By 1979 Rough Justice had begun to draw bigger crowds in the cities and we were starting to build a following at the Gluepot, the Ponsonby pub favoured by Hello Sailor and Street Talk. But our most appreciative audiences continued to be far from the cities with their hungover hoteliers and urbane critics. In the early ‘70s some of Rick’s contemporaries - dropouts he had known from the Duke and university days - had left Wellington with dreams of living off the land. During Labour’s brief term in office from 1972 to 1975, there had even been state support for such moves, with Prime Minister Norman Kirk overseeing the establishment of the ohu scheme. Under this, remote areas of Crown land were made available for the establishment of communes, a possible antidote to what political historian Margaret Hayward called ‘the ills of modern society, as well as a means of showing people the virtues of a simpler life’. Other people pooled resources and bought land of their own. Community halls in tiny townships on the Coromandel Peninsula or the West Coast of the South Island became a kind of tribal meeting place for some of these groups.
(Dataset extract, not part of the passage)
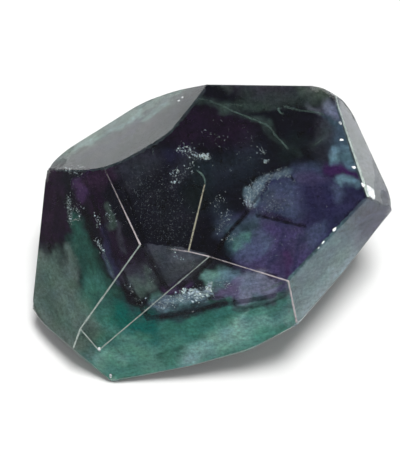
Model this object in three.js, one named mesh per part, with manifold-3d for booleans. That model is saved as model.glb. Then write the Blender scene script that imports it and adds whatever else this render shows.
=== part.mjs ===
// A fluorite freeform: one palm-sized lump of banded fluorite, cut and polished by hand on
// flat laps. It lies on its flat base. Millimetres, +Z up, -Y is the front. The origin is on
// the base, under the middle of the stone's box.

import * as THREE from 'three';
import { mergeVertices } from 'three/addons/utils/BufferGeometryUtils.js';
import Module from 'manifold-3d';

// Driving dimensions
const baseHeight = 0;        // height of the ground base
const skirtDepth = 40;       // how far the uncut blank reaches below the base
const cutterSize = 400;      // side of the blocks that cut the lower walls and the base
const mergeTolerance = 1e-4; // corners closer together than this are one corner

// Corners of the polished upper faces: [right, back, up].
// The girdle is the outermost ring, where the upper faces meet the lower walls.
const girdle = {
  leftShoulder: [-34.5, 14, 32.5],
  leftShoulderBack: [-31.5, 18, 31.5],
  backLeft: [-13, 29, 35],
  backLeftHigh: [-5.5, 30.5, 38.5],
  backPeak: [1.5, 30, 43.5],
  backRight: [27, 32, 37.5],
  rightShoulder: [30.5, 30.5, 36.5],
  rightShoulderFront: [34, 29, 32.5],
  rightTipBack: [43.5, 9, 27],
  rightTip: [43.5, 6, 28],
  rightMid: [32.5, -7.5, 23],
  frontRight: [22, -19, 20.5],
  frontMid: [12, -23, 13],
  frontLow: [-2.5, -26, 7],
  toe: [-21, -28.5, 1.5],
  toeLeft: [-29.5, -22.5, 10],
  heelFront: [-36.5, -16.5, 8.5],
  heelBack: [-39.5, -12.5, 8.5],
};

// Corners inside the girdle, on top of the stone.
const crown = {
  bevelFold: [-21, 11, 43],
  crest: [-8.5, 16.5, 46.5],
  crestBack: [-3.5, 22.5, 45],
  tableLeft: [-13, -5.5, 39],
  tableMid: [-2.5, -7.2, 39.7],
  tableFront: [2, -8, 38.5],
  tableRight: [19.5, -12, 32.5],
  tableCentre: [1, 6.5, 44.5],
  rightApex: [37.5, 6.5, 35.5],
  rightBrow: [32, 24.5, 36.5],
  stripLeft: [-27.5, -19, 15.5],
  stripFront: [-23.5, -23, 10.5],
};

// Polished faces, each a ring of corners going anticlockwise as seen from above.
// A ring starts at the corner that its triangles fan out from.
const upperFaces = {
  leftBackBevel: ['backLeft', 'leftShoulderBack', 'leftShoulder', 'bevelFold', 'crest',
    'crestBack', 'backPeak', 'backLeftHigh'],
  tableLeftFace: ['bevelFold', 'tableLeft', 'tableMid', 'tableCentre', 'crest'],
  tableBackFace: ['tableCentre', 'rightApex', 'rightBrow', 'rightShoulder', 'backRight',
    'backPeak', 'crestBack', 'crest'],
  tableRightFace: ['tableFront', 'tableRight', 'rightApex', 'tableCentre', 'tableMid'],
  frontStrip: ['tableMid', 'tableLeft', 'stripLeft', 'stripFront', 'tableFront'],
  leftFace: ['stripLeft', 'tableLeft', 'bevelFold', 'leftShoulder', 'heelBack', 'heelFront',
    'toeLeft'],
  toeFace: ['toeLeft', 'toe', 'stripFront', 'stripLeft'],
  frontFace: ['stripFront', 'toe', 'frontLow', 'frontMid', 'frontRight', 'tableRight',
    'tableFront'],
  rightFrontBevel: ['tableRight', 'frontRight', 'rightMid', 'rightTip', 'rightApex'],
  rightBackBevel: ['rightApex', 'rightTip', 'rightTipBack', 'rightShoulderFront',
    'rightShoulder', 'rightBrow'],
};

// Lower walls, each cut from the girdle between two corners and leaning in under the stone.
// drop starts the cut a little below the girdle, lean is in degrees from upright.
const lowerWalls = [
  { from: 'heelBack', to: 'leftShoulder', lean: 14, drop: 1 },
  { from: 'leftShoulderBack', to: 'backLeft', lean: 12, drop: 1 },
  { from: 'backLeft', to: 'backRight', lean: 14, drop: 3 },
  { from: 'backRight', to: 'rightShoulderFront', lean: 20, drop: 1.5 },
  { from: 'rightShoulderFront', to: 'rightTipBack', lean: 22, drop: 1 },
  { from: 'rightTip', to: 'frontRight', lean: 30, drop: 2 },
  { from: 'frontRight', to: 'frontMid', lean: 33, drop: 1 },
  { from: 'frontMid', to: 'toe', lean: 42, drop: 2 },
  { from: 'toe', to: 'heelFront', lean: 40, drop: 1 },
  { from: 'heelFront', to: 'heelBack', lean: 36, drop: 1 },
];

const corners = { ...girdle, ...crown };
const wasm = await Module();
wasm.setup();

function toSolid(geometry) {
  const bare = geometry.clone();
  bare.deleteAttribute('normal');
  bare.deleteAttribute('uv');
  const merged = mergeVertices(bare, mergeTolerance);
  return new wasm.Manifold(new wasm.Mesh({
    numProp: 3,
    vertProperties: new Float32Array(merged.attributes.position.array),
    triVerts: new Uint32Array(merged.index.array),
  }));
}

function toGeometry(solid) {
  const mesh = solid.getMesh();
  const geometry = new THREE.BufferGeometry();
  geometry.setAttribute('position', new THREE.BufferAttribute(mesh.vertProperties, 3));
  geometry.setIndex(new THREE.BufferAttribute(mesh.triVerts, 1));
  geometry.computeVertexNormals();
  return geometry;
}

// The blank: the polished upper faces on an upright skirt that reaches below the base.
function makeBlank() {
  const triangles = [];
  for (const ring of Object.values(upperFaces)) {
    for (let i = 1; i < ring.length - 1; i += 1) {
      triangles.push(corners[ring[0]], corners[ring[i]], corners[ring[i + 1]]);
    }
  }
  const ring = Object.values(girdle);
  const foot = ring.map(([x, y]) => [x, y, baseHeight - skirtDepth]);
  for (let i = 0; i < ring.length; i += 1) {
    const next = (i + 1) % ring.length;
    triangles.push(ring[i], ring[next], foot[i]);
    triangles.push(ring[next], foot[next], foot[i]);
    if (i > 0 && next > 0) triangles.push(foot[0], foot[i], foot[next]);
  }
  const geometry = new THREE.BufferGeometry();
  geometry.setAttribute('position', new THREE.Float32BufferAttribute(triangles.flat(), 3));
  return geometry;
}

// A block whose inner face is the wall's plane: everything outside that plane is cut away.
function makeWallCutter({ from, to, lean, drop }) {
  const start = new THREE.Vector3(...corners[from]);
  const end = new THREE.Vector3(...corners[to]);
  const along = end.clone().sub(start).normalize();
  const outward = new THREE.Vector3(-along.y, along.x, 0).normalize();
  const tilt = THREE.MathUtils.degToRad(lean);
  const normal = outward.multiplyScalar(Math.cos(tilt));
  normal.z = -Math.sin(tilt);
  normal.addScaledVector(along, -normal.dot(along)).normalize();
  const block = new THREE.BoxGeometry(cutterSize, cutterSize, cutterSize);
  block.translate(0, 0, cutterSize / 2);
  const upward = new THREE.Vector3(0, 0, 1);
  block.applyQuaternion(new THREE.Quaternion().setFromUnitVectors(upward, normal));
  block.translate(start.x, start.y, start.z - drop);
  return block;
}

function makeBaseCutter() {
  const block = new THREE.BoxGeometry(cutterSize, cutterSize, cutterSize);
  block.translate(0, 0, baseHeight - cutterSize / 2);
  return block;
}

function makeStone() {
  let stone = toSolid(makeBlank());
  for (const wall of lowerWalls) {
    stone = stone.subtract(toSolid(makeWallCutter(wall)));
  }
  stone = stone.subtract(toSolid(makeBaseCutter()));
  const geometry = toGeometry(stone);
  geometry.computeBoundingBox();
  const middle = geometry.boundingBox.getCenter(new THREE.Vector3());
  geometry.translate(-middle.x, -middle.y, 0);
  return geometry;
}

// Polished fluorite: dark green with a purple cast, glossy, not a metal.
const polishedFluorite = new THREE.MeshStandardMaterial({
  color: 0x2c4a4a,
  roughness: 0.08,
  metalness: 0,
});

const fluoriteFreeform = new THREE.Mesh(makeStone(), polishedFluorite);
fluoriteFreeform.name = 'fluorite_freeform';

const group = new THREE.Group();
group.add(fluoriteFreeform);

export default group;
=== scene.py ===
import math
import random

import bmesh
import bpy
import numpy as np
from mathutils import Matrix, Vector, geometry, noise
from mathutils.bvhtree import BVHTree


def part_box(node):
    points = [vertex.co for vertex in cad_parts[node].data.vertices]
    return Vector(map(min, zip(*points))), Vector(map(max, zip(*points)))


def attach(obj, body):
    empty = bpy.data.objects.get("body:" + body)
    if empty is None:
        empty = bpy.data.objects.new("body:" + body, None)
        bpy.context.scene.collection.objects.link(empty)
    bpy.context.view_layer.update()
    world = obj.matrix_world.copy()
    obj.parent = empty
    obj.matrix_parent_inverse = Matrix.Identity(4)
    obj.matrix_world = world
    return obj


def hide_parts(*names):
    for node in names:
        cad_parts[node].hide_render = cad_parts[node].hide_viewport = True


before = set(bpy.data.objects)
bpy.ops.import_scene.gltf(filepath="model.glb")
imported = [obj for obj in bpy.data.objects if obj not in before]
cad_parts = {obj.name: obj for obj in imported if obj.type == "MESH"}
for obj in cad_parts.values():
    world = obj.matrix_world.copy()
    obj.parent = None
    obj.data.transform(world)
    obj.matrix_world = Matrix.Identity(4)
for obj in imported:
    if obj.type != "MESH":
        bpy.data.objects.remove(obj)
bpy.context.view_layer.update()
print("frame loaded")

mm = 0.001
noise.seed_set(7)
scene = bpy.context.scene
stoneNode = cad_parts["fluorite_freeform"]
boxLow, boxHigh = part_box("fluorite_freeform")
boxSize = boxHigh - boxLow
stoneMiddle = (boxLow + boxHigh) / 2


# a place in the stone's own box: shares of its width, depth and height
def inBox(right, back, up):
    return boxLow + Vector((right * boxSize.x, back * boxSize.y, up * boxSize.z))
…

When we visited such communities, rustic revolutionaries in richly coloured clothes would come out of the hills to hear us. There would be none of the usual blank stares, or moans of ‘Play something we can dance to.’ From the first note, these occasions would be big benign bacchanals, with Rick at his most relaxed. The happiest I ever saw him on stage was one night in a community hall at Barrytown, population 225. He commanded centre stage, a large joint in his mouth, which he removed only to sing. Standing behind him with the lights in my eyes, all I could see was a giant cloud of smoke.